Stated problem: Please copy the lines below exactly, from the first one through the line showing "CAP_HEIGHT = 150.0".

Data provided:
--- Begin ---

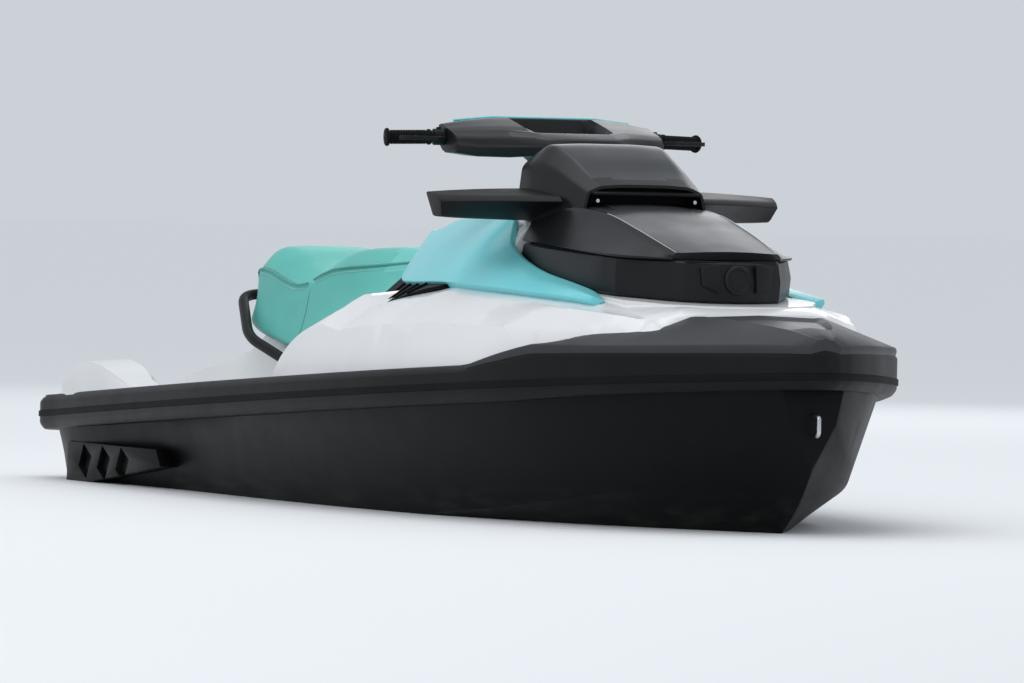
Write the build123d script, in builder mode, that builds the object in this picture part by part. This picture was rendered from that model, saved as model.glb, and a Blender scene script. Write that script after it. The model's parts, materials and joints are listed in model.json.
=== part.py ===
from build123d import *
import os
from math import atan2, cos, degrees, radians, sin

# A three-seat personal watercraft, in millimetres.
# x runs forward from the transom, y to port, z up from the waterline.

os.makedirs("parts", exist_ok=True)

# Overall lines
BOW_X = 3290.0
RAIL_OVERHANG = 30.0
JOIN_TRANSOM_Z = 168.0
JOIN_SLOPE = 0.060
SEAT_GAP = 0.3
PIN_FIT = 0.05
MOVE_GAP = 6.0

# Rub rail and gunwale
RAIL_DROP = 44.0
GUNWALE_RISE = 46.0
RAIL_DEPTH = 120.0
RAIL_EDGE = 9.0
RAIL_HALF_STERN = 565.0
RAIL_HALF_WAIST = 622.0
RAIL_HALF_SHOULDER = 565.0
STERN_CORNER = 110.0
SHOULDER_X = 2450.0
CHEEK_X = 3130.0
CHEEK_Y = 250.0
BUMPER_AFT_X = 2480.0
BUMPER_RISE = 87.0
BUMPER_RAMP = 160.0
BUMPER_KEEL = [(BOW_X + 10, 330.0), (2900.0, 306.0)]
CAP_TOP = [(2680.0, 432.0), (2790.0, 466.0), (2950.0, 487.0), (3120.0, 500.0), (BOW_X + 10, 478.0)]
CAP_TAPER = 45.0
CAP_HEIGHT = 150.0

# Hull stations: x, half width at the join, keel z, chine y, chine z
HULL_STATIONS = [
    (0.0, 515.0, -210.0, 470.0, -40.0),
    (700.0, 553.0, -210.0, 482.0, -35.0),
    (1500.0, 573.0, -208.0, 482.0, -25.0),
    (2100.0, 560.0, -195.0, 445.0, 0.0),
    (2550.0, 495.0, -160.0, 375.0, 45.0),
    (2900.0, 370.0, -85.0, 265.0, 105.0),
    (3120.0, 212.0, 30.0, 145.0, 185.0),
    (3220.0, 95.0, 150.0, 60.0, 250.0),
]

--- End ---

Solution below:
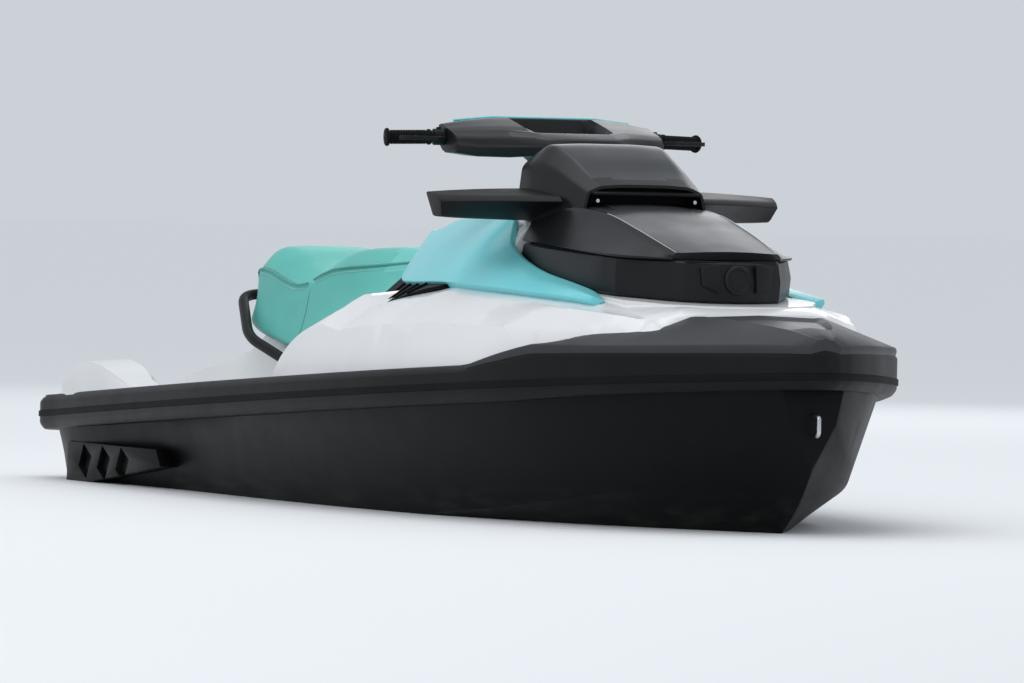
Write the build123d script, in builder mode, that builds the object in this picture part by part. This picture was rendered from that model, saved as model.glb, and a Blender scene script. Write that script after it. The model's parts, materials and joints are listed in model.json.
=== part.py ===
from build123d import *
import os
from math import atan2, cos, degrees, radians, sin

# A three-seat personal watercraft, in millimetres.
# x runs forward from the transom, y to port, z up from the waterline.

os.makedirs("parts", exist_ok=True)

# Overall lines
BOW_X = 3290.0
RAIL_OVERHANG = 30.0
JOIN_TRANSOM_Z = 168.0
JOIN_SLOPE = 0.060
SEAT_GAP = 0.3
PIN_FIT = 0.05
MOVE_GAP = 6.0

# Rub rail and gunwale
RAIL_DROP = 44.0
GUNWALE_RISE = 46.0
RAIL_DEPTH = 120.0
RAIL_EDGE = 9.0
RAIL_HALF_STERN = 565.0
RAIL_HALF_WAIST = 622.0
RAIL_HALF_SHOULDER = 565.0
STERN_CORNER = 110.0
SHOULDER_X = 2450.0
CHEEK_X = 3130.0
CHEEK_Y = 250.0
BUMPER_AFT_X = 2480.0
BUMPER_RISE = 87.0
BUMPER_RAMP = 160.0
BUMPER_KEEL = [(BOW_X + 10, 330.0), (2900.0, 306.0)]
CAP_TOP = [(2680.0, 432.0), (2790.0, 466.0), (2950.0, 487.0), (3120.0, 500.0), (BOW_X + 10, 478.0)]
CAP_TAPER = 45.0
CAP_HEIGHT = 150.0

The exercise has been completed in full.